[B][SIZE=5]Capital curbs hit Forest City's Chinese buyers[/SIZE][/B]

Mar 26, 2017

[B]They now face difficulty making payments on their apartments and want out, but face obstacles[/B]

HONG KONG China's intensifying efforts to keep money from leaving the country have cast doubt over big Hollywood deals and other marquee investments.

Now, they are blocking Ms Kitty Zhu from buying her dream home.

The 39-year-old Ms Zhu, who runs a cosmetics centre in the southern Chinese city of Zhuhai, is one of hundreds of Chinese investors who have bet money on an ambitious but troubled residential project in Malaysia. More than 1,900km from China, the US$40 billion (S$56 billion) Forest City housing complex - when completed - will combine lushly green beachfront property with amenities for children and the elderly alike, according to its developer.

But while the developer is Chinese, the payments must be made in Malaysia. Ms Zhu and other buyers say they have run into problems making payments on their Forest City apartments.

"I've lost confidence in this project and I don't want to pay any more.
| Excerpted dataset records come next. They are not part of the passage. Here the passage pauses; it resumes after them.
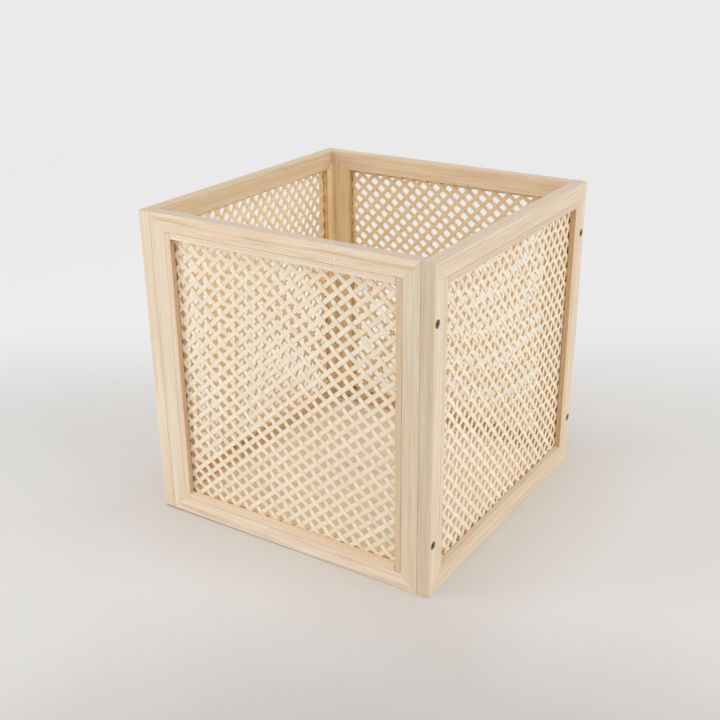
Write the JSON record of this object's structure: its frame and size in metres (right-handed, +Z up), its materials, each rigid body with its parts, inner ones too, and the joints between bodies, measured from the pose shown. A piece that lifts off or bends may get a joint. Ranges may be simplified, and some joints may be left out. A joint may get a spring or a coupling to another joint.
{
  "type": "lattice storage cube",
  "caption": "Open-topped cubic storage box of mitred pale wood frames with diagonal woven bamboo lattice panels, a thin bottom board and dark countersunk corner screws.",
  "frame": {"origin": "centre of the underside, on the surface that the cube stands on", "axes": "+Z up through the open top, the front lattice faces -Y, the face with the visible screws faces +X"},
  "size_m": [0.3, 0.3, 0.3],
  "materials": {
    "pale_timber": "sanded, unfinished",
    "bead_timber": "sanded, unfinished",
    "bamboo_strip": "split bamboo, satin",
    "plywood": "sanded plywood",
    "dark_screw_steel": "black oxide"
  },
  "bodies": {
    "root": {"front_top_rail": "pale_timber", "front_bottom_rail": "pale_timber", "front_left_stile": "pale_timber", "front_right_stile": "pale_timber", "front_top_bead": "bead_timber", "front_bottom_bead": "bead_timber", "front_left_bead": "bead_timber", "front_right_bead": "bead_timber", "front_lattice": "bamboo_strip", "back_top_rail": "pale_timber", "back_bottom_rail": "pale_timber", "back_left_stile": "pale_timber", "back_right_stile": "pale_timber", "back_top_bead": "bead_timber", "back_bottom_bead": "bead_timber", "back_left_bead": "bead_timber", "back_right_bead": "bead_timber", "back_lattice": "bamboo_strip", "left_top_rail": "pale_timber", "left_bottom_rail": "pale_timber", "left_front_stile": "pale_timber", "left_back_stile": "pale_timber", "left_top_bead": "bead_timber", "left_bottom_bead": "bead_timber", "left_front_bead": "bead_timber", "left_back_bead": "bead_timber", "left_lattice": "bamboo_strip", "right_top_rail": "pale_timber", "right_bottom_rail": "pale_timber", "right_front_stile": "pale_timber", "right_back_stile": "pale_timber", "right_top_bead": "bead_timber", "right_bottom_bead": "bead_timber", "right_front_bead": "bead_timber", "right_back_bead": "bead_timber", "right_lattice": "bamboo_strip", "bottom_board": "plywood", "screw_left_front_lower": "dark_screw_steel", "screw_left_front_upper": "dark_screw_steel", "screw_left_back_lower": "dark_screw_steel", "screw_left_back_upper": "dark_screw_steel", "screw_right_front_lower": "dark_screw_steel", "screw_right_front_upper": "dark_screw_steel", "screw_right_back_lower": "dark_screw_steel", "screw_right_back_upper": "dark_screw_steel"}
  },
  "joints": []
}
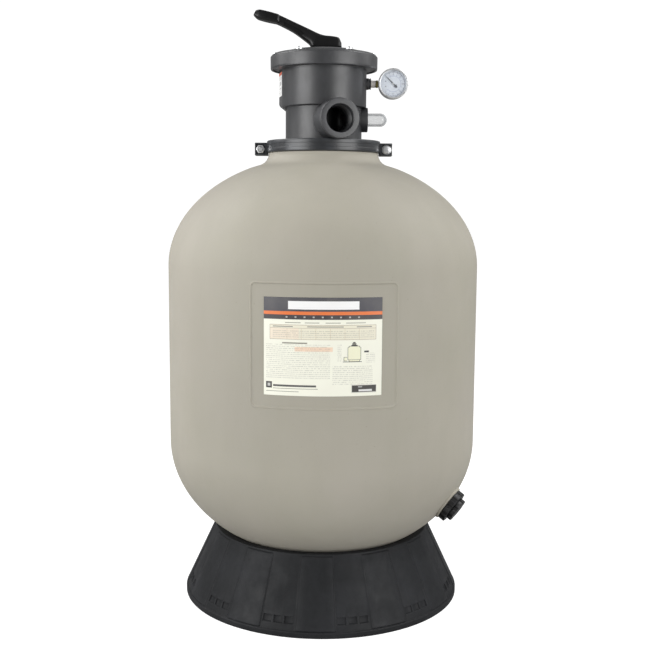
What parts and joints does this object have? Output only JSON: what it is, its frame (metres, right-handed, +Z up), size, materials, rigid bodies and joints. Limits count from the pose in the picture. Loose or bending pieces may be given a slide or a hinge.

I told my salesman that I want a refund, but he just avoids me," said Ms Zhu, who has paid nearly US$44,000 of the US$334,000 purchase price. Chinese officials are scrambling to keep money within its borders, and the efforts are hitting big companies and people like Ms Zhu alike.

China has spent US$1 trillion shoring up its currency since 2014 as big companies and regular investors shifted their money out of the country over worries about slowing economic growth and the prospect of better returns elsewhere. In response, China has put new limits on the ways Chinese can invest and use their credit cards abroad.

In December, China's foreign exchange regulator said it would take a harder look at how some were buying property, among other investments.

Last Friday, the overseas arm of UnionPay, the state-owned firm that dominates bank card payment processing in China, said it would prohibit the use of its cards for cross-border property acquisitions.

The moves could hit a large group: The Chinese invested US$33 billion in overseas commercial and residential property deals last year, according to Jones Lang LaSalle, a real estate services firm.

Building homes in overseas markets such as Hong Kong, Malaysia, Australia or New York City and marketing them to investment-minded buyers back home has become a cottage industry for China's larger property developers, who also promote the strategy as a way to help export China's industrial overcapacity.

"It is a major problem for some developers that have mega projects overseas, as it appears they sell - and were intended to sell - mainly to Chinese investors rather than local buyers," said Mr Nigel Stevenson, an analyst at GMT Research in Hong Kong.

Country Garden, the Chinese developer building Forest City in Malaysia's Johor state, has also been affected. Earlier this month it decided to temporarily close its international property sales centres in mainland China for repositioning and upgrading "in order to better meet the existing foreign exchange policies and regulations". A Country Garden spokesman said the closure of the sales centres reflected a shift to selling internationally.

For some, buyer's remorse has set in. Last year, Mr Rafael Liu's father went on a buying tour to Malaysia and liked what he saw. When he returned to China, father and son went to a Country Garden sales office and made a down payment of more than 30 per cent for an apartment costing more than US$130,000.

Since then they have been transferring payments once every three months to a bank account in the southern city of Foshan, where Country Garden is based. But recently, the developer told Mr Liu he could not make payments in China any more, and instead gave him details for accounts in Malaysia or Hong Kong to use. Mr Liu baulked at this, worried about violating China's restrictions on foreign currency transactions.

"I am not paying any more," he said. But now he and his father's investments are in limbo. They do not want to forfeit the 30 per cent penalty for a refund. And pursuing arbitration could also result in steep legal fees.

Like many other Chinese developers, Country Garden has borrowed money from overseas, which could leave it vulnerable to any weakening in the Chinese currency and to higher interest rates in the US.

A weaker currency makes paying back debt more expensive. More than half of Country Garden's US$12.8 billion in debt is denominated in US or Hong Kong dollars, though the company said last Wednesday that its overall cost of borrowing had declined.